Abstract 2150: A European and Canadian Multicenter Randomized, Double-Blind Trial of the Sirolimus-Eluting Stent (SES) in Patients with De Novo Native Coronary Artery Lesions (NEW-SIRIUS): 5-Year Clinical Outcomes
Background: NEW-SIRIUS is the pooled analysis of the E-SIRIUS (n=352) and C-SIRIUS (n=100) studies, respectively, performed in Europe and Canada. Identical in design, these are multicenter randomized, double-blind trials examining the safety and efficacy of the sirolimus-eluting stent (SES) vs. an identical bare-metal stent (BMS) in 452 patients to treat de novo native long lesions in small coronary arteries, with adjunctive clopidogrel for only 2 months.

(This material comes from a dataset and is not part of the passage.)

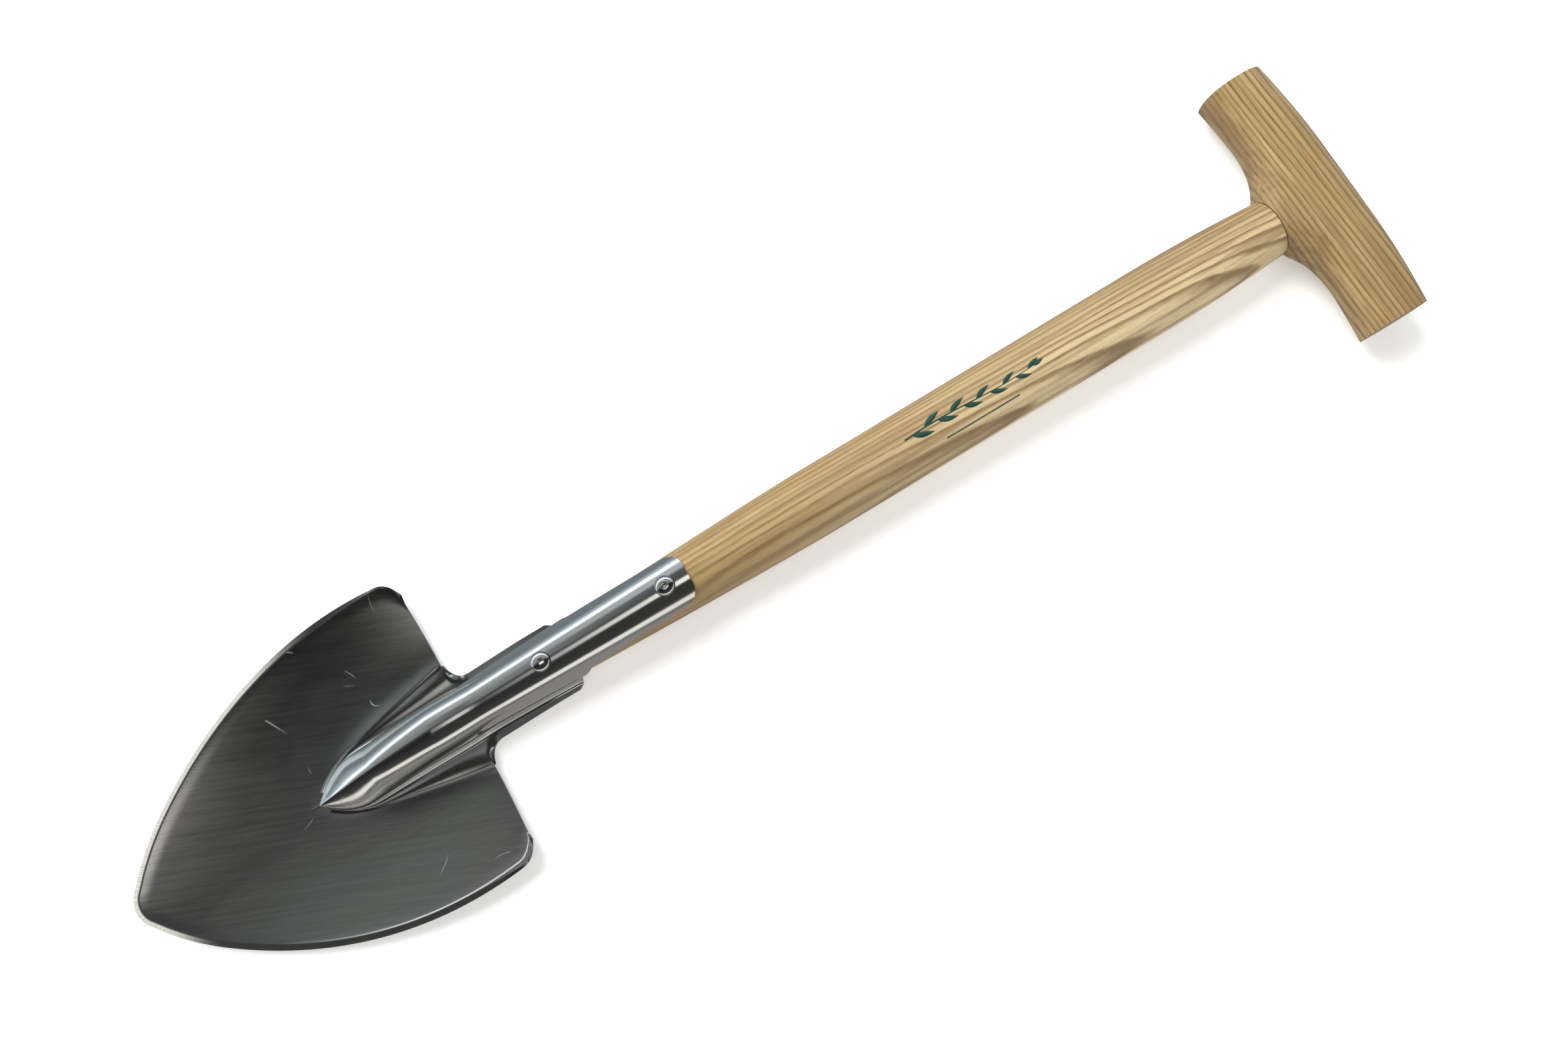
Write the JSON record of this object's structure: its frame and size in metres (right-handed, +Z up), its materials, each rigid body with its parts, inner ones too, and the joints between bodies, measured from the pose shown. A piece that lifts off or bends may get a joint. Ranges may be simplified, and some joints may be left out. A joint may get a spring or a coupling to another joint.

Methods: The primary endpoint was in-stent minimum lumen diameter (MLD) at 8-month follow-up. Among the secondary endpoints were major adverse cardiac events(MACE) at 1, 6, 9 and 12 months, and annually up to 5 years post-procedure, as well as target lesion revascularization (TLR), target vessel revascularization (TVR) and protocol-defined stent thrombosis.
Results: At 8 months, the MLD was 2.27±0.47mm in the SES vs. 1.36±0.66 mm in the BMS (p < 0.001). The binary in-lesion restenosis rate was 5.1% in the SES vs. 44.2% in the BMS (p < 0.001). At 4 years, there was a significantly lower incidence of MACE (SES: 15.1% vs BMS: 33.9%, p < 0.001), primarily driven by a significant difference in clinically-driven TLR rates (SES: 7.1% vs. BMS: 26.0%, p < 0.001). A subgroup analysis in diabetic patients (45 SES, 60 BMS) demonstrated that the in-stent MLD was larger in SES than in BMS (2.20±0.47 vs 1.14±0.64 mm, p < 0.001) and the binary in-lesion restenosis rate was reduced from 56.1% (BMS) to 10.0% (RRR: 82.2%, p < 0.001) at 8 months. At 4 years, the freedom from MACE in diabetic patients was 80.0% in the SES vs. 61.7% in the BMS (p = 0.031), again mainly driven by an improved freedom from clinically driven-TLR (SES: 90.8% vs. BMS: 66.9%, p=0.005), with no evidence of a late catch-up effect.
Conclusion: Up to 4 years, SES were superior to BMS in the total cohort as well as in the diabetic subgroup without evidence of a late catch-up. Five-year follow-up data, including antiplatelet therapies utilization and a diabetic subgroup analyses will be available by July 2007 and presented.